Read the lines below and count those that have the word "this". Respond with the number only.

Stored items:
------------------------------
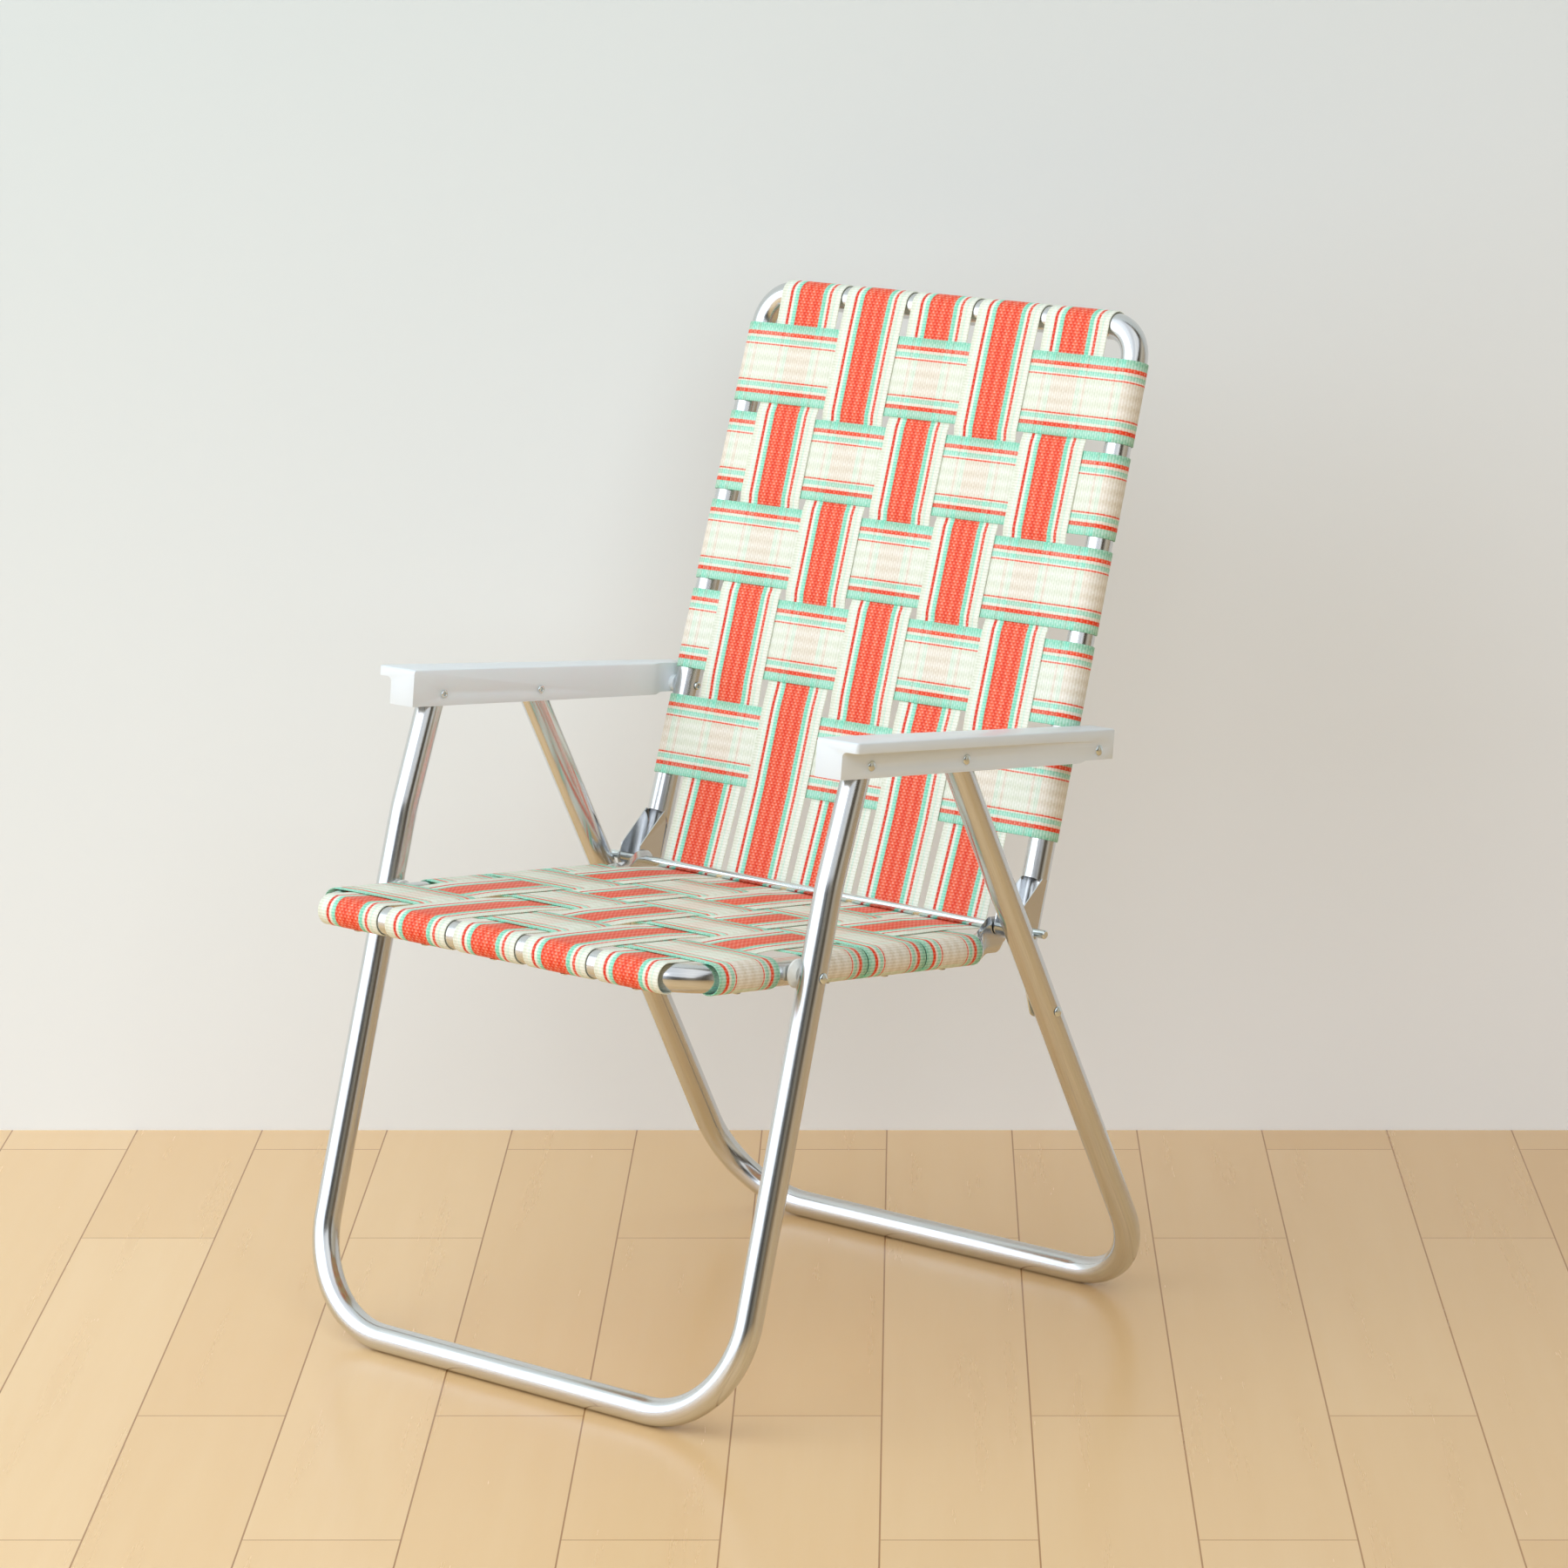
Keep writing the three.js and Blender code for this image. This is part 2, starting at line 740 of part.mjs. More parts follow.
function backFrameGeometry() {
  const at = (sign, up) => new THREE.Vector3(sign * backSideAt(up), backBehindRod, up);
  const side = (sign) => [
    { at: at(sign, -flangeNose), radius: 0 },
    { at: at(sign, backHeight), radius: backCornerRadius },
  ];
  let body = solid(tube([...side(1), ...side(-1).reverse()]));
  for (const { sign } of sides) {
    const middle = sign * backSideAt(0);
    const opening = new THREE.BoxGeometry(
      tubeDiameter + overrun,
      tubeDiameter,
      lipHeight + flangeNose + overrun,
    );
    opening.translate(middle, backBehindRod - tubeRadius, (lipHeight - flangeNose - overrun) / 2);
    body = body.subtract(solid(opening));
    for (const edge of [-1, 1]) {
      const wallMiddle = middle + edge * (tubeRadius - tubeWall / 2);
      body = body.add(solid(flangeAt(wallMiddle, sign)));
    }
    const rodHole = drill(rodDiameter, tubeDiameter + overrun, middle, 0, 0);
    body = body.subtract(solid(rodHole));
    const pivotHole = drill(
      rivetShank,
      tubeDiameter + overrun,
      sign * backSideAt(backPivotUp),
      backBehindRod,
      backPivotUp,
    );
    body = body.subtract(solid(pivotHole));
  }
  return geometryOf(body);
}

// The flange is drawn in (rearward, up) and stands across x
function flangeAt(x, sign) {
  const geometry = new THREE.ExtrudeGeometry(flangeShape(), {
    depth: tubeWall,
    bevelEnabled: false,
    curveSegments: lugSteps,
  });
  geometry.translate(0, 0, -tubeWall / 2);
  geometry.rotateY(Math.PI / 2);
  geometry.rotateX(Math.PI / 2);
  geometry.translate(x, 0, 0);
  return followTaper(geometry, sign * backSideAt(0));
}

// Draws in what stands at x = middle so that it follows the narrowing side tubes
function followTaper(geometry, middle) {
  const points = geometry.attributes.position;
  for (let i = 0; i < points.count; i += 1) {
    const narrowing = backSideAt(points.getZ(i)) - backSideAt(0);
    points.setX(i, points.getX(i) + Math.sign(middle) * narrowing);
  }
  return geometry;
}

function backLongLine(column) {
  const hook = arc(
    place(backHeight, 0),
    webRadius,
    Math.PI / 2,
    -longHookSweep,
    hookStep,
  );
  const rising = [...backRows].reverse();
  const overAt = (i) => !crossOver(backRowCount - 1 - i, column);
  const woven = weaveLine(rising, crossWebWidth, webRadius, overAt);
  return [...rodToBack(), ...woven, ...hook];
}

// From under the rod round its rear side, in (up, forward) from the back tube's axis
function rodToBack() {
  const splitGap = fit / rodWrapRadius / 2;
  const from = rodWrapSplit + splitGap - seatSlope + backLean - Math.PI / 2;
  return arc(place(0, backBehindRod), rodWrapRadius, from, -Math.PI / 2 - from, rodWrapStep);
}

function back() {
  const group = groupAt(rodPlace, backLean);
  group.add(named("back_frame", backFrameGeometry(), aluminium()));
  longCentres.forEach((x, column) => {
    const strap = longStrap(backLongLine(column), 0);
    strap.rotateX(Math.PI / 2);
    strap.translate(x, backBehindRod, 0);
    group.add(named(`back_long_web_${column + 1}`, strap, longWeb()));
  });
  backRows.forEach((up, row) => {
    const strap = crossStrap(row, backSideAt(up), longCentres);
    strap.rotateX(Math.PI);
    strap.translate(0, backBehindRod, up);
    const points = strap.attributes.position;
    for (let i = 0; i < points.count; i += 1) {
      points.setX(i, points.getX(i) * backSideAt(points.getZ(i)) / backSideAt(up));
    }
    group.add(named(`back_cross_web_${row + 1}`, strap, crossWeb()));
  });
  for (const { word, sign } of sides) {
    const innerFace = backSideAt(backPivotUp) - tubeRadius - fit;
    const outerFace = backSideAt(backPivotUp) + tubeRadius;
    const where = place(backBehindRod, backPivotUp);
    group.add(rivet(`back_rivet_inner_${word}`, innerFace, outerFace, false, true, where, sign));
  }
  return group;
}

// Link plates: local Y points from the rod to the rear leg pivot

function links() {
  const span = linkPivot.clone().sub(rodPlace);
  const group = groupAt(rodPlace, -Math.atan2(span.y, span.x));
  const length = span.length();
  const shape = new THREE.Shape();
  shape.absarc(0, 0, linkWidth / 2, Math.PI / 2, -Math.PI / 2, false);
  shape.absarc(length, 0, linkWidth / 2, -Math.PI / 2, Math.PI / 2, false);
  shape.holes.push(new THREE.Path().absarc(0, 0, rodRadius + fit, 0, 2 * Math.PI, true));
  shape.holes.push(new THREE.Path().absarc(length, 0, rivetShank / 2 + fit, 0, 2 * Math.PI, true));
  const plate = new THREE.ExtrudeGeometry(shape, {
    depth: linkThickness,
    bevelEnabled: false,
    curveSegments: linkSteps,
  });
  plate.rotateY(Math.PI / 2);
  plate.rotateX(Math.PI / 2);
  plate.translate(linkInner, 0, 0);
  for (const { word, sign } of sides) {
    group.add(named(`link_${word}`, mirrored(plate, sign), zincSteel()));
    const where = place(length, 0);
    const rivetName = `link_rivet_inner_${word}`;
    group.add(rivet(rivetName, linkInner - fit, linkOuter, false, true, where, sign));
  }
  return group;
}

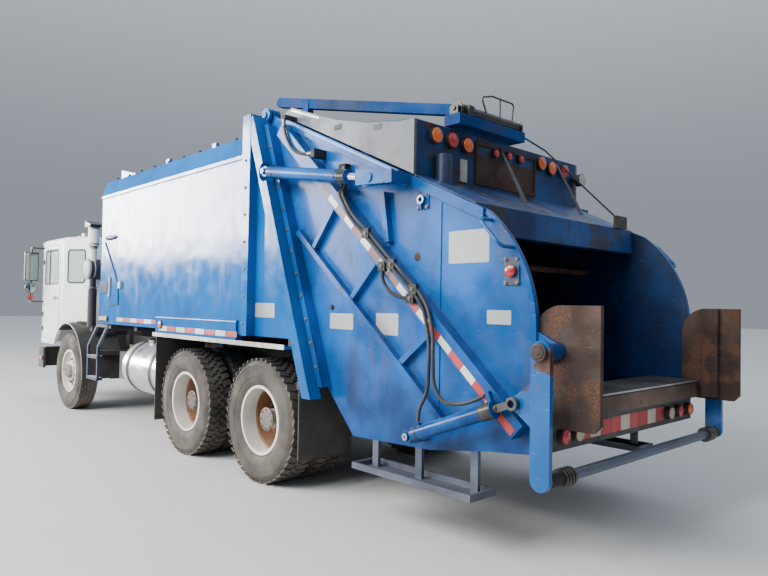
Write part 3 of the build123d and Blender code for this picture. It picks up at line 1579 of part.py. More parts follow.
# Tailgate roof: cover over the packer, rear lamp panel, hopper roof and its lip beam
cover_knee = (-820, 2975)
panel_wall = 20
lip_thickness = 90
recess_half_width = 395
recess_z = (2475, 2802)
recess_frame = 24
recess_proud = 14
brace_places = (95, -710)
canister_y = 800
roof_outline = [
    (cover_front_x, top_edge_z(cover_front_x)),
    (cover_front_x, top_edge_z(cover_front_x) + 40),
    cover_knee,
    (light_panel_x, light_panel_top_z),
    (light_panel_x, light_panel_low_z),
    (hopper_roof_rear_x, hopper_roof_rear_z),
    (hopper_roof_rear_x, hopper_roof_rear_z - lip_height),
    (hopper_roof_rear_x + lip_thickness, hopper_roof_rear_z - lip_height),
    (hopper_roof_rear_x + lip_thickness, hopper_roof_rear_z + 15),
    (light_panel_x + panel_wall, light_panel_low_z - 30),
    (light_panel_x + panel_wall, light_panel_top_z - 22),
    (cover_knee[0] - 2, cover_knee[1] - 20),
    (cover_front_x - 4, top_edge_z(cover_front_x)),
]
with BuildPart() as tailgate_roof:
    add_side_plate(roof_outline, side_inner_y, 2 * side_inner_y)
    cover_beam_z = (3010, top_edge_z(cover_front_x) + 20)
    add_box((cover_front_x - 20, cover_front_x + 80), (-side_inner_y, side_inner_y), cover_beam_z)
    frame_x = (light_panel_x - recess_proud, light_panel_x)
    for low_y in (-recess_half_width, recess_half_width - recess_frame):
        add_box(frame_x, (low_y, low_y + recess_frame), recess_z)
    for low_z in (recess_z[0], recess_z[1] - recess_frame):
        add_box(frame_x, (-recess_half_width, recess_half_width), (low_z, low_z + recess_frame))
    for y in brace_places:
        foot = (hopper_roof_rear_x + 280, y, light_panel_low_z - 124)
        add_bar((light_panel_x - 4, y, light_panel_top_z - 40), foot, 40, 12)
    add_box((light_panel_x - 6, light_panel_x), (490, 570), (2470, 2640))
    canister_x = light_panel_x - 52
    add_rod((canister_x, canister_y, 2380), (canister_x, canister_y, 2620), 60)
write(tailgate_roof, "tailgate_roof")

# Bare shrouds over the sloped top edges of the tailgate
shroud_gap = 14
shroud_front_x = -175
shroud_top = [(-150, 3205), (-227, 3227), (-822, 3007), (-1184, 2913), (-1552, 2852)]
with BuildPart() as side_shrouds:
    add_side_plate(
        [
            (light_panel_x, top_edge_z(light_panel_x) + shroud_gap),
            (shroud_front_x, top_edge_z(shroud_front_x) + shroud_gap),
            (shroud_front_x + 85, 3178),
            *shroud_top,
            (light_panel_x, light_panel_top_z),
        ],
        side_half_width,
        side_wall,
    )
    add_mirrored()
write(side_shrouds, "side_shrouds")

# Guides for a wheeled container behind the sill
guide_round = 180
guide_foot_z = 960
with BuildPart() as container_guides:
    round_x = guide_front_x - guide_round
    round_z = guide_high_z - guide_round
    guide_knee = (round_x + guide_round * sin(radians(45)), round_z + guide_round * cos(radians(45)))
    with BuildSketch(side_plane(side_inner_y)):
        with BuildLine():
            Polyline(
                (guide_front_x, round_z),
                (guide_front_x, guide_foot_z),
                (guide_front_x - 90, guide_low_z),
                (guide_rear_x + 40, guide_low_z),
                (guide_rear_x, guide_low_z + 40),
                (guide_rear_x, guide_high_z),
                (round_x, guide_high_z),
            )
            ThreePointArc((round_x, guide_high_z), guide_knee, (guide_front_x, round_z))
        make_face()
    extrude(amount=side_inner_y - guide_inner_y)
    stiffener_x = (sill_rear_x - 150, sill_rear_x - 40)
    add_box(stiffener_x, (guide_inner_y - 40, guide_inner_y), (guide_low_z + 20, guide_high_z))
    add_mirrored()
write(container_guides, "container_guides")

# Hoist beam slantwise over the tailgate roof, with its cable drum in a trough, a guard and a hook
hoist_front = (20, 1000, 3330)
hoist_rear = (-1800, 550, 2980)
hoist_size = 80
trough_y = (-120, 680)
trough_z = (2870, 2950)
trough_wall = 12
drum_z = 2990
drum_radius = 45
drum_flange_radius = 58
drum_x = light_panel_x - 30
guard_rod = 7
cable_radius = 7
hook_y = (-890, -720)
hook_z = (2205, 2305)
with BuildPart() as hoist_beam:
    add_bar(hoist_front, hoist_rear, hoist_size, hoist_size)
    with Locations(hoist_front):
        Sphere(hoist_size / 2)
    add_box((light_panel_x - 90, light_panel_x + 60), trough_y, trough_z)
    support_y = (trough_y[0] + 100, trough_y[1] - 60)
    add_box((light_panel_x + 10, light_panel_x + 60), support_y, (light_panel_top_z - 2, trough_z[0]))
    for y in trough_y:
        inwards = -trough_wall if y > 0 else trough_wall
        bearing_y = sorted((y, y + inwards))
        add_box((drum_x - 40, drum_x + 40), bearing_y, (trough_z[1] - 5, drum_z + 20))
        flange_y = sorted((y + 2 * inwards, y + 3 * inwards))
        add_cylinder_y(drum_x, drum_z, drum_flange_radius, *flange_y)
    add_cylinder_y(drum_x, drum_z, drum_radius, trough_y[0] + 2 * trough_wall, trough_y[1] - 2 * trough_wall)
    add_cylinder_y(drum_x, drum_z, 18, trough_y[0] - 10, trough_y[1] + 10)
    guard_x = light_panel_x - 60
    guard = [(300, trough_z[1] - 4), (399, 3128), (267, 3162), (-6, 3161), (29, trough_z[1] - 4)]
    add_tube([(guard_x, y, z) for y, z in guard], guard_rod, 25)
    add_rod((guard_x, 172, 3161), (guard_x, 172, trough_z[1] - 4), guard_rod)
    add_box((-330, -250), (900, 960), (3125, 3290))
    add_side_plate(roof_outline, side_inner_y, 2 * side_inner_y, mode=Mode.SUBTRACT)
    add_box((hopper_roof_rear_x - 30, hopper_roof_rear_x), hook_y, hook_z)
    cable_drop = (light_panel_x - 60, -454, 2868)
    add_rod((light_panel_x - 60, trough_y[0] + 20, 2930), cable_drop, cable_radius)
    with Locations(cable_drop):
        Sphere(cable_radius)
    add_rod(cable_drop, (hopper_roof_rear_x - 16, hook_y[1] - 26, hook_z[1] - 20), cable_radius)
write(hoist_beam, "hoist_beam")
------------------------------
Expected answer |
2